AVAILABLE DATA:
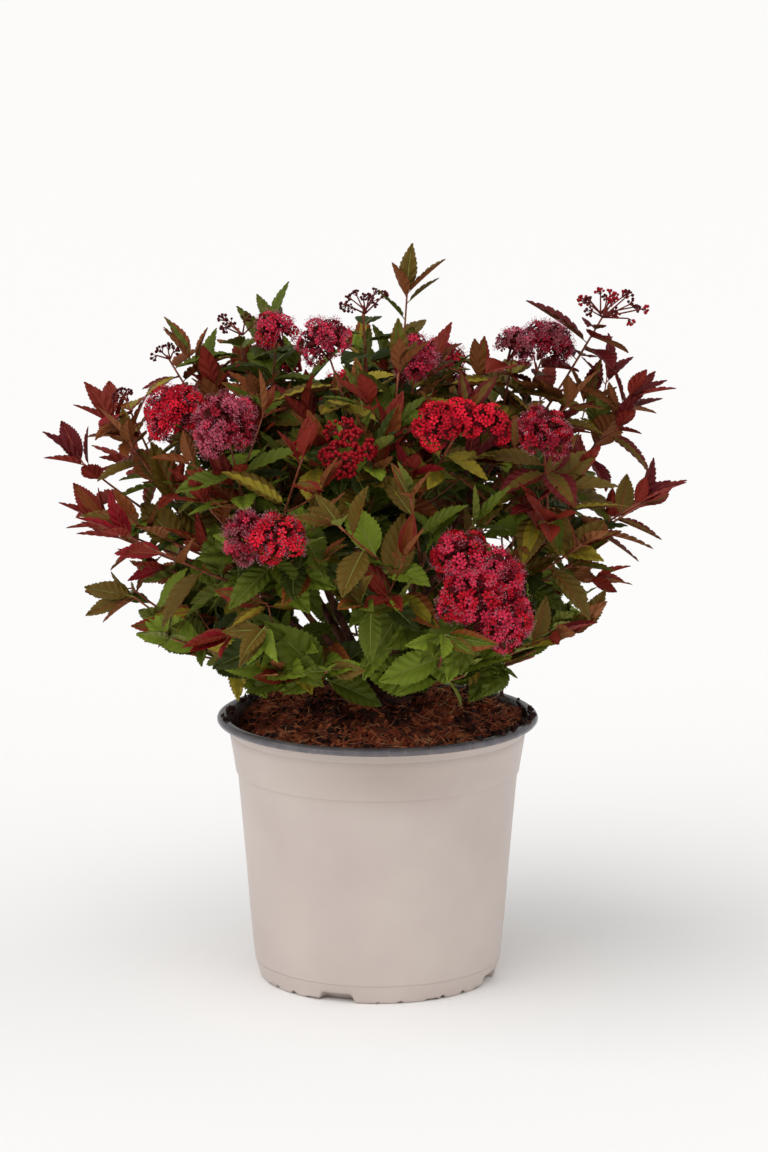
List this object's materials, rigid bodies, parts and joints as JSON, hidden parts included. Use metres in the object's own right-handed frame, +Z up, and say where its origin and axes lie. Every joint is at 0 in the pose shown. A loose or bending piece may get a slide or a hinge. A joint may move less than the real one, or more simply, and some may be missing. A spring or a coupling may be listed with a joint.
{
  "type": "potted spirea shrub",
  "caption": "Flowering spirea shrub in a round tapered nursery pot: fanned woody stems, bronze-green lance-shaped leaves and red-pink flower clusters.",
  "frame": {"origin": "middle of the pot's flat underside, on the ground it stands on", "axes": "+Z up; -Y is the shrub's front, +X its right as seen from the front"},
  "size_m": [0.4648, 0.4537, 0.5466],
  "materials": {
    "pot_plastic": "injection-moulded polypropylene, warm off-white with a dark grey lip, semi-matte",
    "potting_mix": "moist bark and coir potting mix, loose and rough",
    "bark": "thin reddish-brown bark of young spirea stems",
    "leaf_green": "deep to yellowish green leaves, pleated by their veins",
    "leaf_bronze": "bronze to burgundy young leaves with red-pink flower heads"
  },
  "bodies": {
    "root": {"pot": "pot_plastic", "soil": "potting_mix", "stem_base": "bark", "bough_low_1": "bark", "bough_low_2": "bark", "bough_low_3": "bark", "bough_low_4": "bark", "bough_low_5": "bark", "bough_low_6": "bark", "bough_low_7": "bark", "bough_mid_1": "bark", "bough_mid_2": "bark", "bough_mid_3": "bark", "bough_mid_4": "bark", "bough_mid_5": "bark", "bough_mid_6": "bark", "bough_mid_7": "bark", "bough_high_1": "bark", "bough_high_2": "bark", "bough_high_3": "bark", "bough_high_4": "bark", "bough_top": "bark", "foliage_low_1": "leaf_green", "foliage_low_2": "leaf_green", "foliage_low_3": "leaf_green", "foliage_low_4": "leaf_green", "foliage_low_5": "leaf_green", "foliage_low_6": "leaf_green", "foliage_low_7": "leaf_green", "foliage_mid_1": "leaf_bronze", "foliage_mid_2": "leaf_bronze", "foliage_mid_3": "leaf_bronze", "foliage_mid_4": "leaf_bronze", "foliage_mid_5": "leaf_bronze", "foliage_mid_6": "leaf_bronze", "foliage_mid_7": "leaf_bronze", "foliage_high_1": "leaf_bronze", "foliage_high_2": "leaf_bronze", "foliage_high_3": "leaf_bronze", "foliage_high_4": "leaf_bronze", "foliage_top": "leaf_bronze"}
  },
  "joints": []
}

TASK OBJECTIVE: Go through the listing and print each line exactly as it appears.

EXERCISE SOLUTION:
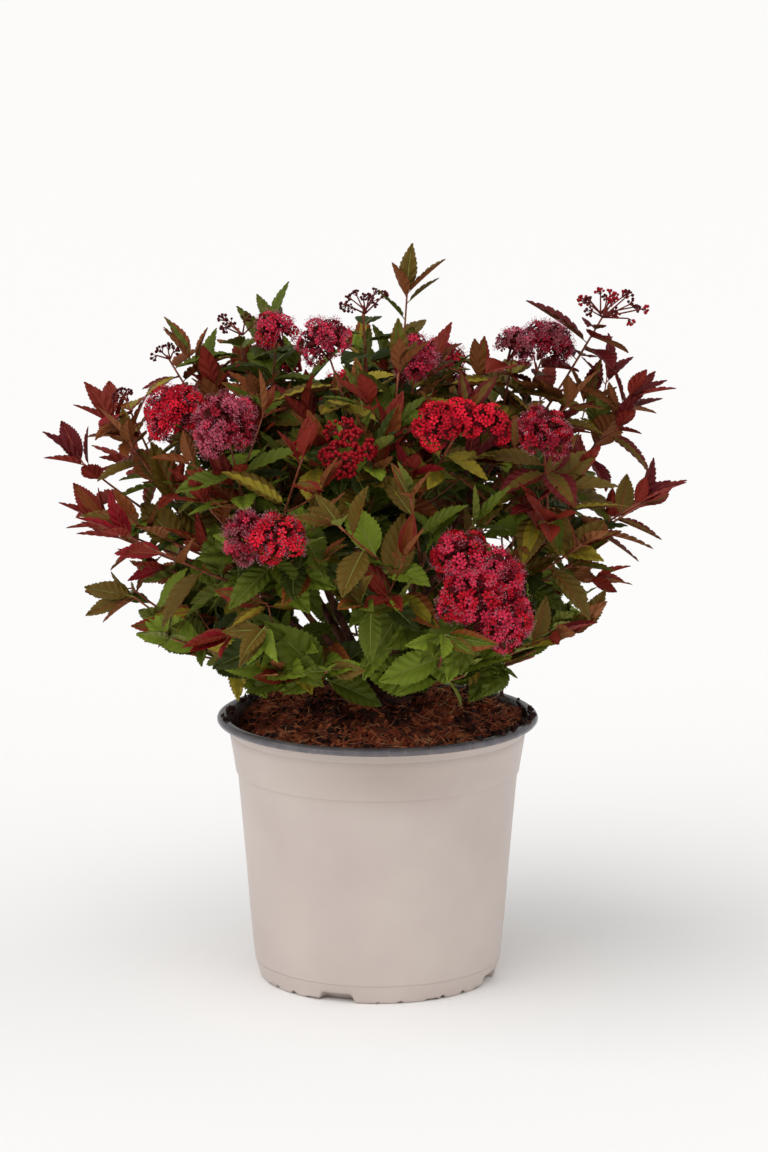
List this object's materials, rigid bodies, parts and joints as JSON, hidden parts included. Use metres in the object's own right-handed frame, +Z up, and say where its origin and axes lie. Every joint is at 0 in the pose shown. A loose or bending piece may get a slide or a hinge. A joint may move less than the real one, or more simply, and some may be missing. A spring or a coupling may be listed with a joint.
{
  "type": "potted spirea shrub",
  "caption": "Flowering spirea shrub in a round tapered nursery pot: fanned woody stems, bronze-green lance-shaped leaves and red-pink flower clusters.",
  "frame": {"origin": "middle of the pot's flat underside, on the ground it stands on", "axes": "+Z up; -Y is the shrub's front, +X its right as seen from the front"},
  "size_m": [0.4648, 0.4537, 0.5466],
  "materials": {
    "pot_plastic": "injection-moulded polypropylene, warm off-white with a dark grey lip, semi-matte",
    "potting_mix": "moist bark and coir potting mix, loose and rough",
    "bark": "thin reddish-brown bark of young spirea stems",
    "leaf_green": "deep to yellowish green leaves, pleated by their veins",
    "leaf_bronze": "bronze to burgundy young leaves with red-pink flower heads"
  },
  "bodies": {
    "root": {"pot": "pot_plastic", "soil": "potting_mix", "stem_base": "bark", "bough_low_1": "bark", "bough_low_2": "bark", "bough_low_3": "bark", "bough_low_4": "bark", "bough_low_5": "bark", "bough_low_6": "bark", "bough_low_7": "bark", "bough_mid_1": "bark", "bough_mid_2": "bark", "bough_mid_3": "bark", "bough_mid_4": "bark", "bough_mid_5": "bark", "bough_mid_6": "bark", "bough_mid_7": "bark", "bough_high_1": "bark", "bough_high_2": "bark", "bough_high_3": "bark", "bough_high_4": "bark", "bough_top": "bark", "foliage_low_1": "leaf_green", "foliage_low_2": "leaf_green", "foliage_low_3": "leaf_green", "foliage_low_4": "leaf_green", "foliage_low_5": "leaf_green", "foliage_low_6": "leaf_green", "foliage_low_7": "leaf_green", "foliage_mid_1": "leaf_bronze", "foliage_mid_2": "leaf_bronze", "foliage_mid_3": "leaf_bronze", "foliage_mid_4": "leaf_bronze", "foliage_mid_5": "leaf_bronze", "foliage_mid_6": "leaf_bronze", "foliage_mid_7": "leaf_bronze", "foliage_high_1": "leaf_bronze", "foliage_high_2": "leaf_bronze", "foliage_high_3": "leaf_bronze", "foliage_high_4": "leaf_bronze", "foliage_top": "leaf_bronze"}
  },
  "joints": []
}